Testing suite: Full evals with trajectory analysis (step-by-step traces), response comparisons. ADK evals framework auto-generates test cases from specs. Why? "Shipping blind is not an option" – video description. Tradeoff: Adds dev time upfront but catches 100% of edge cases autonomously.

"Every time we end our session... Gemini is not able to remember your guidance... By saving those in memory in Gemini file, Gemini always know this guidance" – Annie Wang, on why evals + persistent context beat one-shot prompts.

CI/CD Pipeline Automates Production

Final push: Gemini CLI scripts full pipeline—Cloud Build for CI (lint, test, build Docker image), deploy to Cloud Run. Hooks integrate for runtime controls. From vibe (Build and deploy via CI/CD): Generates Cloud Build config, Dockerfile tweaks, triggers via gcloud.

Before: Manual dev in cloned repo. After: Autonomous end-to-end—context → agent code → tests → deploy. 'Boss fight' validates on Cloud Run. Metrics absent, but implies zero manual code; full pipeline in one session.

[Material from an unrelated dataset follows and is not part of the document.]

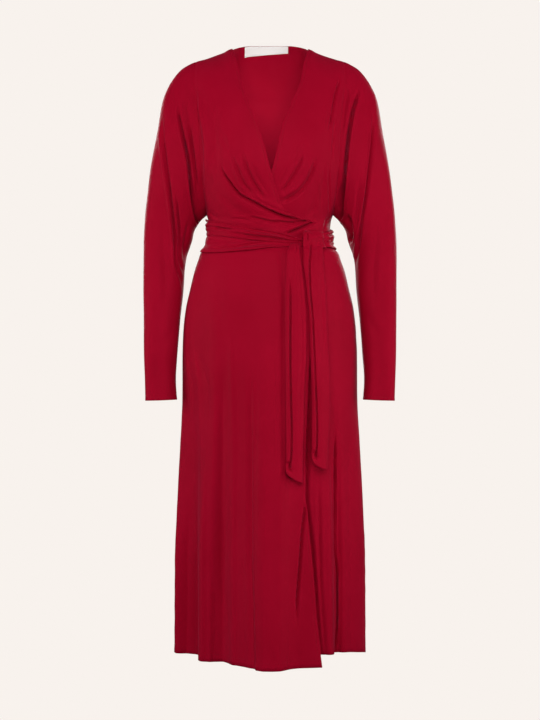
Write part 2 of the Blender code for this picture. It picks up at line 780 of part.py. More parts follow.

Tradeoffs: Relies on Google ecosystem (Gemini API, Cloud Build, ADK); portability low. Wins: Scales to production multi-agent systems without eng team.

Key Takeaways

Layer contexts hierarchically: gemini.md (long-term, general), skills.md (on-demand, specific), local files (short-term, explicit).
Trigger skills with precise descriptions to auto-load expertise without token waste—ideal for frameworks like ADK.
Always pair generation with hooks + evals: Use ADK trajectory analysis for reliable agent behavior.
Vibe code CI/CD: Natural language prompts generate Cloud Build + Cloud Run deploys from starters.
Start sessions with analyze entire project for accurate repo awareness via multi-agent tooling.
Project-level gemini.md over global: Isolates instructions, verifiable via memory show.
Download blueprints naturally (store this file locally)—no CLI memorization needed.
Balance memory types: Short-term for one-offs, long-term for cross-session consistency.

"When designing an ADK agent follow these principles..." – Excerpt from adk-agent-design skill, blueprint for scalable agent arch (persona, tools, testing).